TRADITIONAL HEALING

Many Aboriginal people believe that serious illness and death are caused by spirits or by people practicing Sorcery. All around Australia, Aboriginal people have their own healers in their communities. When someone is ill, traditional healers work with the spirit of the person to heal them.

The names for these healers can vary depending on the community---clever, ngangkari, manbarn, witchdoctors and Nyikina people call them jalngangoorroo- but whatever their name they continue to work with the spirits of sick people. These healers have special tools, such as amulets, chants, songs and their hair ropes to help them with their work. The way healers work can be very different, depending on the individual's techniques and the community they work in.

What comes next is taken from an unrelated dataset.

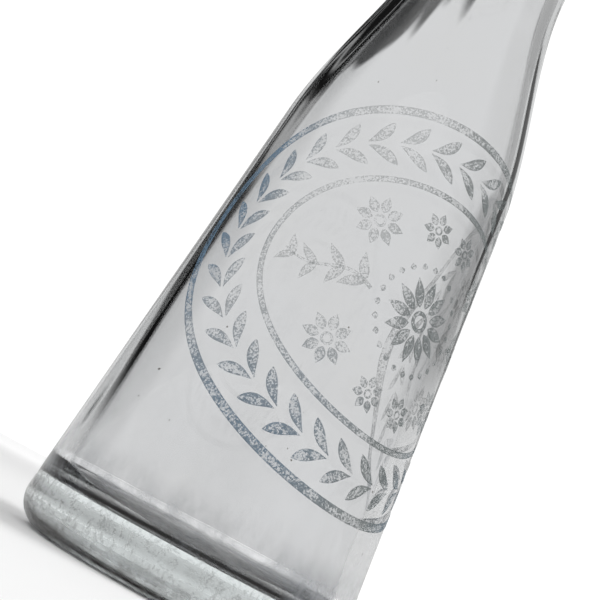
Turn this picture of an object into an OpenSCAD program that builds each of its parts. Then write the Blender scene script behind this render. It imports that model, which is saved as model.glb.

The ability to heal is something a person might be born with, or it might be passed from one generation to the next, or it could come to the person in a dream or as a result of an illness.

SMOKING 

Smoking is a practice in which special leaves are placed over the coals of a fire until they create a smoke. This smoke is then used for healing, strengthening or cleansing. At camps we smoke the ground, it chases the bad spirits away, keep you safe. You can use it to hunt mosquitoes away, but also to give you that strength to sleep there, or give you that feeling that you are at home with that smoke. Even a blanket or your swag can be smoked. We do that with our fishing line when we go fishing, we smoke it.